Curious to relate, Hugo had not as much as heard the name of the great German composer. The acquaintance with classical music was very limited in the France of those days. But Hugo never forgot the symphony, and, later on, in his exile, he wrote the words I had just heard.
The impulse has been given, and from that moment the walls of Paris display as many bills of theatrical and musical entertainments as if the Germans were not at the gates. I go to nearly all, and, to my great regret, hear a great many actors and actresses who have received favours and honours at the hand of Louis-Napoléon vie with one another in casting obloquy upon him and his reign. One of the few honourable exceptions is M. Got, who, being invited to recite Hugo's "Châtiments," emphatically refuses "to kick a man when he is down."
At the Théâtre-Français, there is a special box—the erstwhile Imperial box—for the convalescents, who are being tended in the theatre itself.
But though I went to hear Melchisedec and Taillade, Caron and Berthelier, there is one performance that stands out vividly from the rest in my memory.

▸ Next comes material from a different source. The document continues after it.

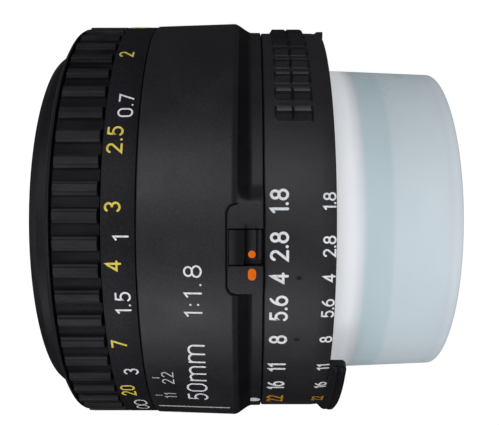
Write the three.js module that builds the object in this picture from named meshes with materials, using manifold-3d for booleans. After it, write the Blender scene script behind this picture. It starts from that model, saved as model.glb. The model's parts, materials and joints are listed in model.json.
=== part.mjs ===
// Prime camera lens, 50 mm f/1.8, with an aperture ring, a focus ring and a translucent rear cap.
// Millimetres, +Z up. The optical axis lies along X with the front of the lens towards +X and the
// index line on top. The origin is the centre of the rear cap's flat end.
//
// Every piece is modelled inside the group `lens`, whose own frame is:
//   y  along the optical axis towards the front, with y = 0 on the bayonet's seat face,
//   z  towards the index line,
//   a dial angle, in degrees, runs from +z towards +x.
import * as THREE from 'three';
import { mergeVertices } from 'three/addons/utils/BufferGeometryUtils.js';
import Module from 'manifold-3d';

const wasm = await Module();
wasm.setup();

// ---- Driving dimensions ----
const CAP_LENGTH = 18.5; // rear cap, behind the seat face
const FRONT = 39.0; // seat face to the front rim
const CAP_RADIUS = 24.5;
const BODY_RADIUS = 31.75; // widest part of the barrel cover
const RING_RADIUS = 30.3; // aperture ring
const FOCUS_RADIUS = 31.2; // focus ring and its rubber grip
const FILTER_RADIUS = 27.3; // front filter ring
const APERTURE_SEAM = 8.5; // front edge of the aperture ring
const FOCUS_SEAM = 24.35; // between the barrel cover and the focus ring
const GRIP_BACK = 28.8;
const GRIP_FRONT = 35.1;
const FOCUS_FRONT = 35.8;
const SEAT_RADIUS = 27.5; // bayonet seat face
const SEAT_INNER = 25.0; // inside this radius the flange is stepped forward
const SEAT_STEP = 0.3;
const THROAT_RADIUS = 20.6;
const HELICOID_RADIUS = 24.0; // outside of the sliding optical barrel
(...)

It was a representation of Hugo's "Le Roi s'amuse" ("The Fool's Revenge"), at the theatre at Montmartre. Under ordinary circumstances, I should probably not have gone so far afield to see any piece, not even that which was reputed to be the masterpiece of Victor Hugo, but, in this instance, the temptation was too great. The play had only been performed in Paris once—on the 22nd of November, 1832; next day it was suspended by order of the Government. Alexandre Dumas the elder, Théophile Gautier, Nestor Roqueplan, all of whom were present on that memorable night, had spoken to me of its beauties. I had often promised myself to read it, and had never done so. If I had, I should probably not have gone to Montmartre that night, lest my illusions should be disturbed. The performance was intended as a tribute to the genius of the poet, but also as an act of defiance on the part of the young Republic to the preceding régimes; though why it was not revived during the Second Republic I have never been able to make out clearly.
My companion and I toiled up the steep Rue des Martyrs, and it was evident to us, when we got to the Place du Théâtre, that something unusual was going on, for the little square was absolutely black with people. We managed, however, to elbow our way through, and to get two stalls. The house was dimly lighted by gas, the deficiency made up, as far I could see, by lamps in the auditorium, by candles on the stage. There was not an empty seat anywhere. The overture, consisting of snatches from "Rigoletto," was received with deafening applause, and then the curtain rose upon the magnificent hall in the Louvre of François I., with the king surrounded by his courtiers and his favourites. By his side hobbled Triboulet, his evil genius, as Hugo has represented him.
My disappointment was great. I had come to admire, not expecting magnificent scenery, gorgeous costumes, or transcendent acting, but a spirit of reverence for the immortal creation of a great poet. At that time I was not sufficiently familiar with provincial art in England to be able to picture a performance of Shakespeare except under conditions such as prevail in the best of London theatres. I had read accounts, however, of strolling companies and their doings, but I doubt whether the humblest would have been guilty of such utter iconoclasm in the spirit as well as in the letter as I witnessed that night. It was not comic, it was absolutely painful. It was not the glazed calico doing duty for brocade, that made me wince; it was not the anti-macassar replacing lace that made me gasp for breath: it was the miserable failure of those behind the footlights, as well as of those in front, to grasp the meaning of the simplest line. They had been told that this play was an indictment, not against a libertine king, but against generations and generations of rulers to whom debauch was as the air they breathed. And, in order to make the lesson more striking, Saint-Vallier was represented as an old dotard, Triboulet as a pander, the king as an amorous Bill Sykes, and Triboulet's daughter as an hysterical young woman who virtually gloried in her dishonour. I had seen "Orphée aux Enfers," "La Belle Hélène," and "La Grande Duchesse;" I had heard Schneider at her best and at her worst; I had heard women of birth and breeding titter, and gentlemen roar, at allusions which would make a London coalheaver blush;—I had never seen anything so downright degrading as this performance. And when, at last, the dramatis personæ gathered round a bust of Hippocrates—the best substitute for one of Victor Hugo they could find,—and one of them recited "Les Châtiments," I left, hoping that I should never see such an exhibition again. It was one of the first deliberately planned lessons in "king-hatred" I had heard. The disciples looked to me very promising, and the Commune, when it came, was not such a surprise to me, after all. Before then, I had come to the conclusion that the barbarians outside the gates of Paris were less to be feared than those inside—the former, at any rate, believed in a chief; the motto of the others was, "Ni Dieu, ni maître."